[What you should do] Keep only the lines from the top of the listing through the one with "# bottom edge", and reproduce them unaltered.
##########
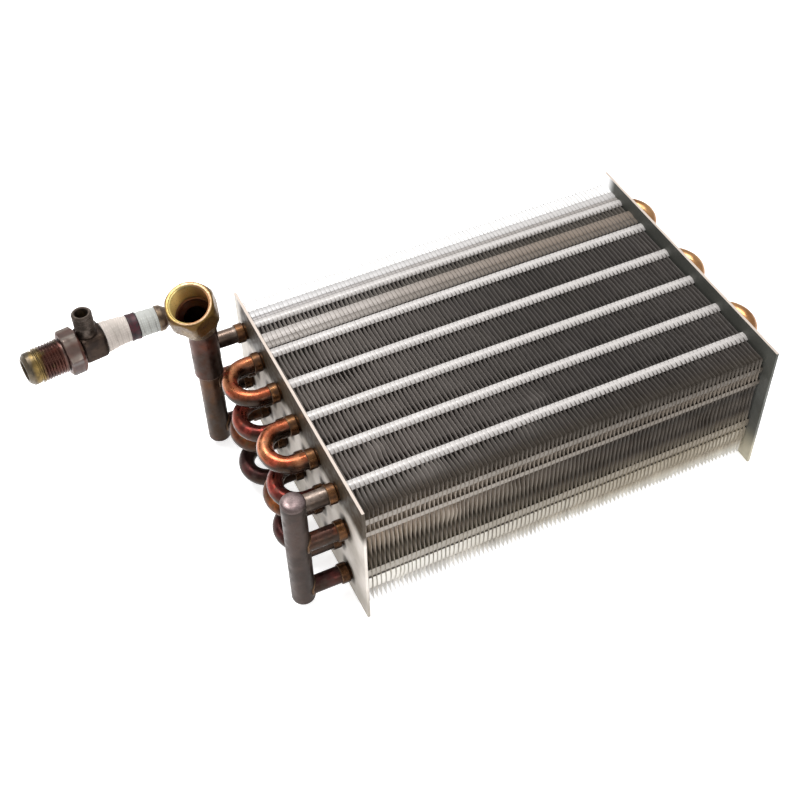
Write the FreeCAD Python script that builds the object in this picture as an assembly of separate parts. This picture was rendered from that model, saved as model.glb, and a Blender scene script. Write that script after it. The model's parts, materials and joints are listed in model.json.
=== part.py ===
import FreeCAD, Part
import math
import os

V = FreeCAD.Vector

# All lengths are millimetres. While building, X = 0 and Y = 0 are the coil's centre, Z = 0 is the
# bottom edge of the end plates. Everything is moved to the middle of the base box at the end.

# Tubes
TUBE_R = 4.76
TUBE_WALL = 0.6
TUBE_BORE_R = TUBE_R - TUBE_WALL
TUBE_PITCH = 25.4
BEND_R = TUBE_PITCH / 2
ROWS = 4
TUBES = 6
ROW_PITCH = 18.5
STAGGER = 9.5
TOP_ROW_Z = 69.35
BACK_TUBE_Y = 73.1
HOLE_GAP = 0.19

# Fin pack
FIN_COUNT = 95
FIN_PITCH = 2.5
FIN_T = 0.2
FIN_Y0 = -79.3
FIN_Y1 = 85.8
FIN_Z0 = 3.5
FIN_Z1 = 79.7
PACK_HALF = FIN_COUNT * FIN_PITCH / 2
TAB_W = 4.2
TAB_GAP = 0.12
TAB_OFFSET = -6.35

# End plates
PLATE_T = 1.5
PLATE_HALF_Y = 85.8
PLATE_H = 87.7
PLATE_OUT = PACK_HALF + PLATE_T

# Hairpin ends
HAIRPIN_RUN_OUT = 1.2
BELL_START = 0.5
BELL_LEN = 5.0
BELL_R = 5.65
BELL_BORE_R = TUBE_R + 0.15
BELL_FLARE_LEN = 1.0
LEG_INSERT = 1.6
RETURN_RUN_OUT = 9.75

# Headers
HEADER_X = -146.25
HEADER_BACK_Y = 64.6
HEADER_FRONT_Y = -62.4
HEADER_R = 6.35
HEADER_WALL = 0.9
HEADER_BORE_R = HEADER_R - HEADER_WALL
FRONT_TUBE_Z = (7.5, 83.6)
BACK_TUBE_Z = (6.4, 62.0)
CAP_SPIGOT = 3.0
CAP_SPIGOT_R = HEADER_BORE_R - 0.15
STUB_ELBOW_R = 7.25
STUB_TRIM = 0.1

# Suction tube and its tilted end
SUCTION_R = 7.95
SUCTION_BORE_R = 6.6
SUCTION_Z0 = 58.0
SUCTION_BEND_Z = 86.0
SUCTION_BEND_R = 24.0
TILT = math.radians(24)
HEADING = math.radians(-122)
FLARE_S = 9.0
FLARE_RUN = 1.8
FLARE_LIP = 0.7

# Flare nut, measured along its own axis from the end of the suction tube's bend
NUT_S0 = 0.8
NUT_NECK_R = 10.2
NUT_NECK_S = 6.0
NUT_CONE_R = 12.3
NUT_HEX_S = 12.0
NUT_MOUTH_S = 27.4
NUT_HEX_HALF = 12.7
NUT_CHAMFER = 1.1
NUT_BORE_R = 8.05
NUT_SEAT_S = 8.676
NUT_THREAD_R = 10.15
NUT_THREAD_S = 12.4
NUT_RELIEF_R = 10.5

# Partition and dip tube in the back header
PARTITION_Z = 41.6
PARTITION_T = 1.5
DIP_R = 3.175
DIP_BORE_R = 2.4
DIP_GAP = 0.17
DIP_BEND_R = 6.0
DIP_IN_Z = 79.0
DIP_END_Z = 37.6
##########
[Completed exercise]
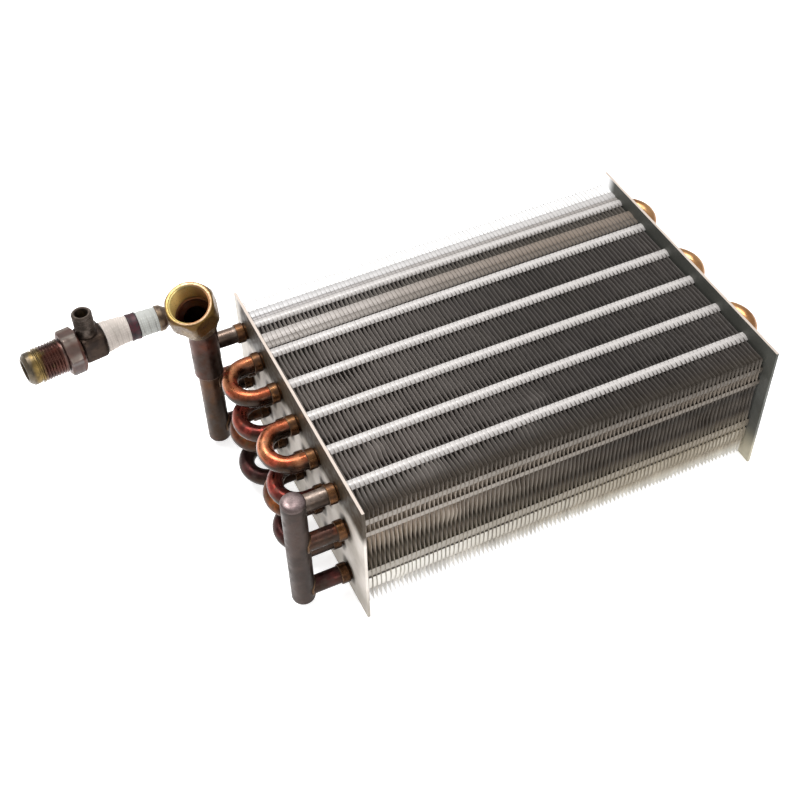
Write the FreeCAD Python script that builds the object in this picture as an assembly of separate parts. This picture was rendered from that model, saved as model.glb, and a Blender scene script. Write that script after it. The model's parts, materials and joints are listed in model.json.
=== part.py ===
import FreeCAD, Part
import math
import os

V = FreeCAD.Vector

# All lengths are millimetres. While building, X = 0 and Y = 0 are the coil's centre, Z = 0 is the
# bottom edge of the end plates. Everything is moved to the middle of the base box at the end.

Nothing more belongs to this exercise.